Will the Reserve Bank of India (RBI) allow the crisis-ridden Paytm Payments Bank Ltd (PPBL) to shut shop? Unlikely, going by the innovative ways it has employed since 2020 to resolve distress in the banking system.
Also read: Paytm Founder and CEO Vijay Shekhar Sharma steps down from Paytm Payments Bank board
It may be pertinent to note that the central bank had invoked Section 35A of the Banking Regulation (BR) Act for taking action against the erstwhile Punjab and Maharashtra Co-operative (PMC) Bank in 2019, erstwhile Lakshmi Vilas Bank (LVB) and Yes Bank (both in 2020).
But, the aforementioned banks were rescued either through amalgamation (PMC Bank with Unity Small Finance Bank and LVB with DBS Bank India or reconstruction. Yes Bank received ₹10,000 crore equity infusion from SBI, erstwhile HDFC, ICICI Bank, Axis Bank, Kotak Mahindra Bank, Federal Bank, Bandhan Bank and IDFC First Bank).
Ownership change or amalgamation?
Now, RBI has invoked Section 35A of the BR Act to crack the whip on PPBL. Given the central bank’s past record of not allowing troubled banks (except small urban co-operative banks) to be liquidated, banking experts say PPBL could either see a change of ownership or amalgamation with another player in the same space.
That PPBL’s reconstituted Board has been packed with ex-bankers and bureaucrats as independent directors is probably an indication that one of two aforementioned scenarios may play out.
The Bank’s board has been reconstituted with the appointment of Ex-Central Bank of India Chairman S Sridhar, retired IAS officer Debendranath Sarangi, former Executive Director of Bank of Baroda Ashok Kumar Garg and retired IAS officer Rajni Sekhri Sibal.
Besides the aforementioned appointments, PPBL’s board has former Executive Director of Punjab & Sind Bank Arvind Kumar Jain as Independent Director and Surinder Chawla, MD & CEO.
One 97 Communications Ltd (OCL), which owns 49 per cent stake in PPBL, has withdrawn its nominee from the Bank’s Board, with Vijay Shekhar Sharma, who owns 51 per cent stake in PPBL, stepping down as Part-Time non-executive Chairman and Board member.
Invoking Section 35A of the BR Act
In its January 31, 2024, order invoking Section 35A of the BR Act against PPBL, RBI observed that the Comprehensive System Audit report and subsequent compliance validation report of the external auditors revealed persistent non-compliances and continued material supervisory concerns in the bank, warranting further supervisory action.

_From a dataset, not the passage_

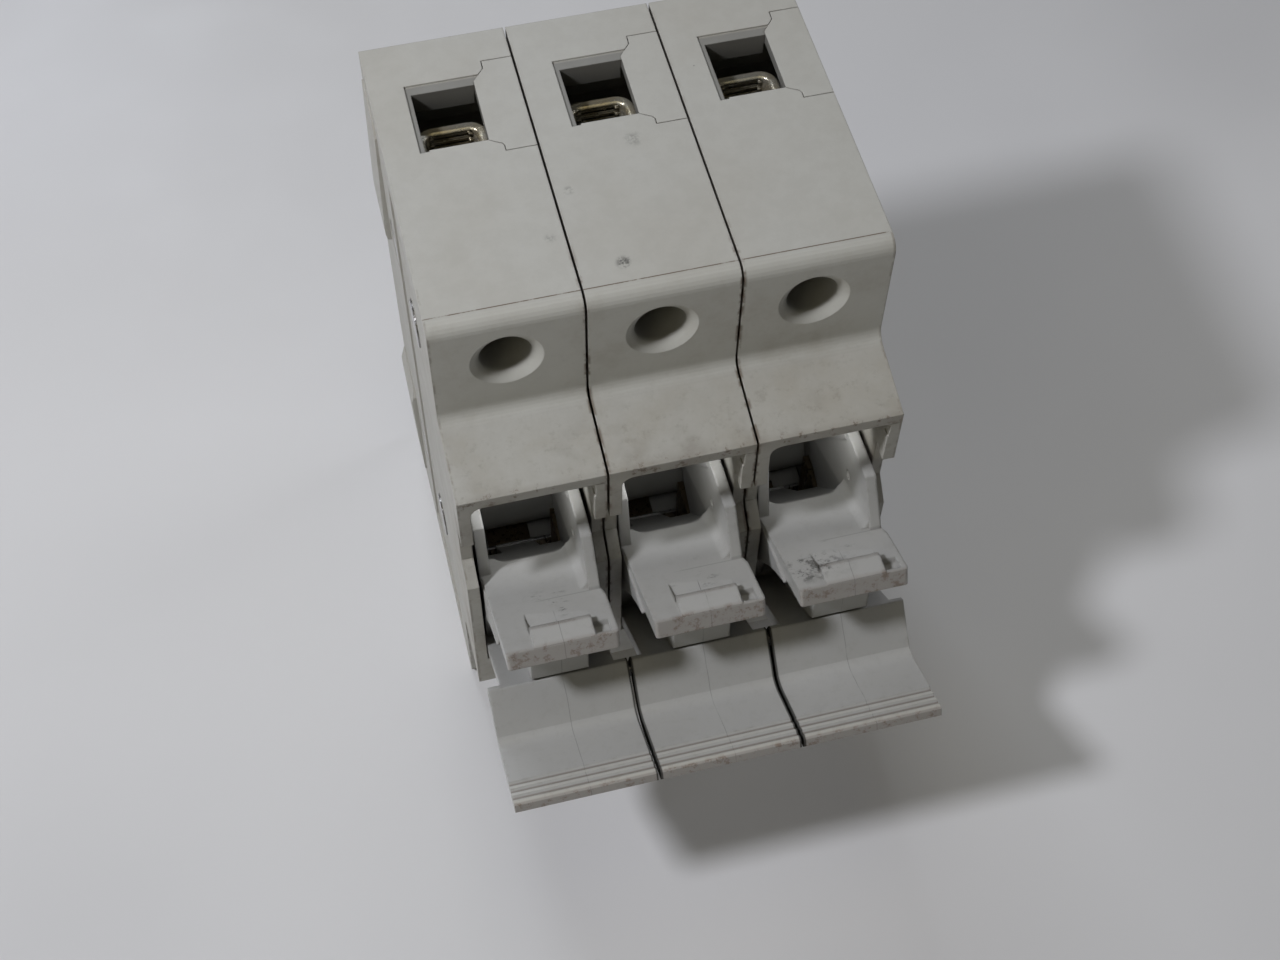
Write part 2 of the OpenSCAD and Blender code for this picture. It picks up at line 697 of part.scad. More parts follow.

The Central Bank asked the Bank to stop onboarding new customers with immediate effect.
Under Section 35A of the BR Act, the RBI can issue directions to a banking company to prevent its affairs being conducted in a manner detrimental to the interests of the depositors or in a manner prejudicial to the interests of the banking company; or to secure the proper management.
Further, the Reserve Bank, may, on a representation made to it or on its own motion, modify or cancel any direction issued under sub-section (1), and in so modifying or cancelling any direction may impose such conditions as it thinks fit.
Resolving distressed institutions
In a December 2022 speech, then RBI Deputy Governor MK Jain, observed that even before the onset of the pandemic, RBI had used innovative ways in resolving distressed institutions without requiring infusion of tax-payer money, while safeguarding depositor interest.
Instead of applying traditional template of merger of a weak bank with a strong domestic bank or Government bailing out a bank, innovative approaches were adopted, he added.
Also read: Paytm ready for all options for bank’s survival, including acquisition
“In the case of Yes Bank, a group of banks came together to infuse capital to revive the bank. In the case of Punjab and Maharashtra Co-operative Bank, a market-based resolution through the expression of interest route was used. For, Lakshmi Vilas Bank, a foreign bank, albeit through wholly owned subsidiary route, was allowed to acquire the operations,” Jain then said.